U.S.-Russian Crew Returning From Space
MOSCOW – A U.S.-Russian crew who spent more than six months aboard the international space station were to return to Earth on Saturday with Brazil’s first astronaut, who spent a week in orbit.
American Bill McArthur, Russian Valery Tokarev and Brazilian Marcos Pontes were set to board a Soyuz spacecraft for the journey back home and unhook from the station later Saturday. They were to touch down in the steppes of Kazakhstan Sunday morning Moscow time.
McArthur and Tokarev have been at the space station for more than six months. They are being replaced by Russian commander Pavel Vinogradov and U.S. flight engineer Jeff Williams, who arrived at the station together with Pontes on April 1.
The American space program has depended on the Russians for cargo and astronaut delivery since the February 2003 Columbia explosion grounded the shuttle fleet.
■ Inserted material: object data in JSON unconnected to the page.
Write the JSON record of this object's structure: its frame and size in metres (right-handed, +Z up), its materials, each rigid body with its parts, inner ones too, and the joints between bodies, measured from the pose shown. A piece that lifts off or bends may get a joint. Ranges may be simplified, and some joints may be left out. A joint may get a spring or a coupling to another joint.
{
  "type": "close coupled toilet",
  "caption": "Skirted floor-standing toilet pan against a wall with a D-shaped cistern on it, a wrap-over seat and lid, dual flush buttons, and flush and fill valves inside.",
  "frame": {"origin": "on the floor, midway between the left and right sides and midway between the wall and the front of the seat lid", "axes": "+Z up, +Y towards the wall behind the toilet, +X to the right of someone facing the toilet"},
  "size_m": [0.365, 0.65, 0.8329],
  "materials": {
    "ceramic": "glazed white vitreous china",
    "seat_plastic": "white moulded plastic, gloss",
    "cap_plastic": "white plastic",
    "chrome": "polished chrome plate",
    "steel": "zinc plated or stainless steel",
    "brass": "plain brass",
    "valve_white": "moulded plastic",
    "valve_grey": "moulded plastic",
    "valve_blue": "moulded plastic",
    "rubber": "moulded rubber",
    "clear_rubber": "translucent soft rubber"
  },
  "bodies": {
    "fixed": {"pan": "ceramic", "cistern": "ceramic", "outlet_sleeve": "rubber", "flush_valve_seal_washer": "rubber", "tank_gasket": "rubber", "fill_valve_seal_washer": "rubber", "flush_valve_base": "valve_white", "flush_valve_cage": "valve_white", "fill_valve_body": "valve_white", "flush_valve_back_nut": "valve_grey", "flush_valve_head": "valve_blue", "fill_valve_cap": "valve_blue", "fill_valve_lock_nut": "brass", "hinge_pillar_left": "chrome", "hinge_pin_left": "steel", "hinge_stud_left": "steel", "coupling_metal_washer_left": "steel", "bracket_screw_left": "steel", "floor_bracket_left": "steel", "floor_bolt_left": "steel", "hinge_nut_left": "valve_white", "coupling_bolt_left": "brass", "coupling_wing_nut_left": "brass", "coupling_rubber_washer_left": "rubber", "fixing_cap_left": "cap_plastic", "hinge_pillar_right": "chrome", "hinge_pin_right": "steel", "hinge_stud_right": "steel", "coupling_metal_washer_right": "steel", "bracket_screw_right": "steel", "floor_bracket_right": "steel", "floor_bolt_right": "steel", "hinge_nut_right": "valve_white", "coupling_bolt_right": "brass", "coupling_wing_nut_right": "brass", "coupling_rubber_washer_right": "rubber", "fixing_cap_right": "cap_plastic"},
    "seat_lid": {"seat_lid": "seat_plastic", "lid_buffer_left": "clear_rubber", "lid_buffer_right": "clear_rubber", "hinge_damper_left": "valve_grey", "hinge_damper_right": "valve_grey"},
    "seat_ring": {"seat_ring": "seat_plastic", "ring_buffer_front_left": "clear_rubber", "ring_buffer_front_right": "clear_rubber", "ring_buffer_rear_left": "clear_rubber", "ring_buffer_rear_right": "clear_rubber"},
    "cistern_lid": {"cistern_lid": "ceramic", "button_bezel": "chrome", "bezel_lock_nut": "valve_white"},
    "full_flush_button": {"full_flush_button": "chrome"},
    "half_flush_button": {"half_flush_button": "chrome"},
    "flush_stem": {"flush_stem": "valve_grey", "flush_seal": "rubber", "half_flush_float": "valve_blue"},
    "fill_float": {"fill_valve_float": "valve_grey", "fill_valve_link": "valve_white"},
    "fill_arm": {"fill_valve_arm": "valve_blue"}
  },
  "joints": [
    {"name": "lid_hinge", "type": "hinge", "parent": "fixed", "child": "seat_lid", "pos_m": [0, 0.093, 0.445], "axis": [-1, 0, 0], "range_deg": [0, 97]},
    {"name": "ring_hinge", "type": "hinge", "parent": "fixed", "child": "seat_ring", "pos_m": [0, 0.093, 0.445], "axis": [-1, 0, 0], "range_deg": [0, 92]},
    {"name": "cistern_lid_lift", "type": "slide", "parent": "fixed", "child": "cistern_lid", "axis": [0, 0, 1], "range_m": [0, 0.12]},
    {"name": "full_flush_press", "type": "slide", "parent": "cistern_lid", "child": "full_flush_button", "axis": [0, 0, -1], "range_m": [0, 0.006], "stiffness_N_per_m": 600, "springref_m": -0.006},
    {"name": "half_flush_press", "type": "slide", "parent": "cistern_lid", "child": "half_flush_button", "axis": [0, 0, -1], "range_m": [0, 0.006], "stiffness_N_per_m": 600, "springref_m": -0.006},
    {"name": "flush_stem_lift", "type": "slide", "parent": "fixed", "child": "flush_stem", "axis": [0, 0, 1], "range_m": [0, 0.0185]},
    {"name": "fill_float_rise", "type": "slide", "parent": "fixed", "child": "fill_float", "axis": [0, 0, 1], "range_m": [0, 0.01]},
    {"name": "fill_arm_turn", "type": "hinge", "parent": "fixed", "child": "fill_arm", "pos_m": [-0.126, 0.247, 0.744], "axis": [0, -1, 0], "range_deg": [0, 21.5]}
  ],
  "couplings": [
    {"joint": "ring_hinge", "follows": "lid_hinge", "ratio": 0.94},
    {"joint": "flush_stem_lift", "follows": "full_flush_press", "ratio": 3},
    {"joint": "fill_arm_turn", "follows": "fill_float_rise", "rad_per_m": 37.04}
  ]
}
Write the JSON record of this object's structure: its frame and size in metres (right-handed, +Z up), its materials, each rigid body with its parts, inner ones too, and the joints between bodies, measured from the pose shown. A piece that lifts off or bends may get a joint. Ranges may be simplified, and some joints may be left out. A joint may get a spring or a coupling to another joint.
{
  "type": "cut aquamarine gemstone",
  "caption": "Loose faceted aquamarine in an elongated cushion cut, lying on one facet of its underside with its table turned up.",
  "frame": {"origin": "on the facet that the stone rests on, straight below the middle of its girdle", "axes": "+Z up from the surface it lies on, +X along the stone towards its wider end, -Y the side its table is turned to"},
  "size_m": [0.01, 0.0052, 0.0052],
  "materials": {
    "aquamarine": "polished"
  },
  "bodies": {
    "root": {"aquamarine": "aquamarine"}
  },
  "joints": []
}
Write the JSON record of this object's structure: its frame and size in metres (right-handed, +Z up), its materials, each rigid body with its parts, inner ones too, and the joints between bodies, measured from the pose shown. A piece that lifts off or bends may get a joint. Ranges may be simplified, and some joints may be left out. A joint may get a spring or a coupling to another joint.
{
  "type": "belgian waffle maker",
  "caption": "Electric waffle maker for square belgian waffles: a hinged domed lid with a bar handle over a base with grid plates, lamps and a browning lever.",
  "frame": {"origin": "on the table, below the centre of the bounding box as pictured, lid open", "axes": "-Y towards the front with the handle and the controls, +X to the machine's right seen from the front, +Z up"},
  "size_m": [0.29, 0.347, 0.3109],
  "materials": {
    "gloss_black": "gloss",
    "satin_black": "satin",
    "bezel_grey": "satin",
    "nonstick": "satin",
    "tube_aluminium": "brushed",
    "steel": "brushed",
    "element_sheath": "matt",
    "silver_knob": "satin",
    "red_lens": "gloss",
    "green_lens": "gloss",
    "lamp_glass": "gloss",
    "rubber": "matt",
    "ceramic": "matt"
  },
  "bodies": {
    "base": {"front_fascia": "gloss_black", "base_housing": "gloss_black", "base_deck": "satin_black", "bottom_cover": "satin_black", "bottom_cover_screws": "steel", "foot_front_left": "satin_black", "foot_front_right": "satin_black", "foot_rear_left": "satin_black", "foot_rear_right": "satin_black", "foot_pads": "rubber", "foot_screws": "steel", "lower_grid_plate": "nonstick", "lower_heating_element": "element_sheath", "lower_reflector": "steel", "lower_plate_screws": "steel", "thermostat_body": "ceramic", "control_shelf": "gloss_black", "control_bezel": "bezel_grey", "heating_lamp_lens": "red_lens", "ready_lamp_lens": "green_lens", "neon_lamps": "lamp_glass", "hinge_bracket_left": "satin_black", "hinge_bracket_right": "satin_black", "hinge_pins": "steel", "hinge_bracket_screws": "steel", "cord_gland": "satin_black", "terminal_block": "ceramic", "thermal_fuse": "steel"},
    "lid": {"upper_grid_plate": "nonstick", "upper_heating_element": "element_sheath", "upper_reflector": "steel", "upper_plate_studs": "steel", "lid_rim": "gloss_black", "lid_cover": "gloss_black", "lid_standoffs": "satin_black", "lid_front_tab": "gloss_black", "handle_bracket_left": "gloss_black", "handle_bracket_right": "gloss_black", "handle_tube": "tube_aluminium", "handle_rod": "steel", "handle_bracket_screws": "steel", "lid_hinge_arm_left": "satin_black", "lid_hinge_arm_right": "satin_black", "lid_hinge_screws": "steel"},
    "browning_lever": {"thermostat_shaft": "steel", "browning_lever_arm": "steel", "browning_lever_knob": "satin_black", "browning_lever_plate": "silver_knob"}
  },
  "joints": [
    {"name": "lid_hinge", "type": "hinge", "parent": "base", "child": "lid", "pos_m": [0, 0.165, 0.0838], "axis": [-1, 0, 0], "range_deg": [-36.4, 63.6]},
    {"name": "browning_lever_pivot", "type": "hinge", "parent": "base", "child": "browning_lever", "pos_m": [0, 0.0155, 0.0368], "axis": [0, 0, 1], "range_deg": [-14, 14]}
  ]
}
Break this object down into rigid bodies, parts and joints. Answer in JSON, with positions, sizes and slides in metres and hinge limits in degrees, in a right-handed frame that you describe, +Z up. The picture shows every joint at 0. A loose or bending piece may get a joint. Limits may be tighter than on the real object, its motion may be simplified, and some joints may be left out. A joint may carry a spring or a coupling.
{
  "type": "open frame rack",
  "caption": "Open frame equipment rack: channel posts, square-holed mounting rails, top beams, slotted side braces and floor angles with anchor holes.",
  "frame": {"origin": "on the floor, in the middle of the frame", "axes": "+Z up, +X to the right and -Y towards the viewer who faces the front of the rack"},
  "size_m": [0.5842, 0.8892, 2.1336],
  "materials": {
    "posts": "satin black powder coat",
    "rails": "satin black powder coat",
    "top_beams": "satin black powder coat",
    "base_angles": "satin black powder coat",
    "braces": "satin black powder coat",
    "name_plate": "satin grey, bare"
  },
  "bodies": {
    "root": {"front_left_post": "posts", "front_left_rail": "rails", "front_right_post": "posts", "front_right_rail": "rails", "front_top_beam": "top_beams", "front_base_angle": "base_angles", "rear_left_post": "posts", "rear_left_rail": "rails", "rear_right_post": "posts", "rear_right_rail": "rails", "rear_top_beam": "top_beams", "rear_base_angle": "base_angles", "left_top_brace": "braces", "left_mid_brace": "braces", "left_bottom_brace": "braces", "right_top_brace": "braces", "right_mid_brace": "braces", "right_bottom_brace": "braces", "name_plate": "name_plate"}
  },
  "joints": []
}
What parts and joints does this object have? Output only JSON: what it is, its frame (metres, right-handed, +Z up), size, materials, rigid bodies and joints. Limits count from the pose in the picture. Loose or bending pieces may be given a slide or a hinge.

The shuttle Discovery visited the station last July but problems with the external fuel tank’s foam insulation have cast doubt on when shuttles might return to space.
Over 15 aircraft and helicopters and some 150 salvage crew have been deployed to the town of Arkalyk in northern Kazakhstan – the area where the Soyuz TMA-7 capsule is expected to land, Vladimir Popov, the head of the Russian space search and rescue service said, according to the ITAR-Tass news agency.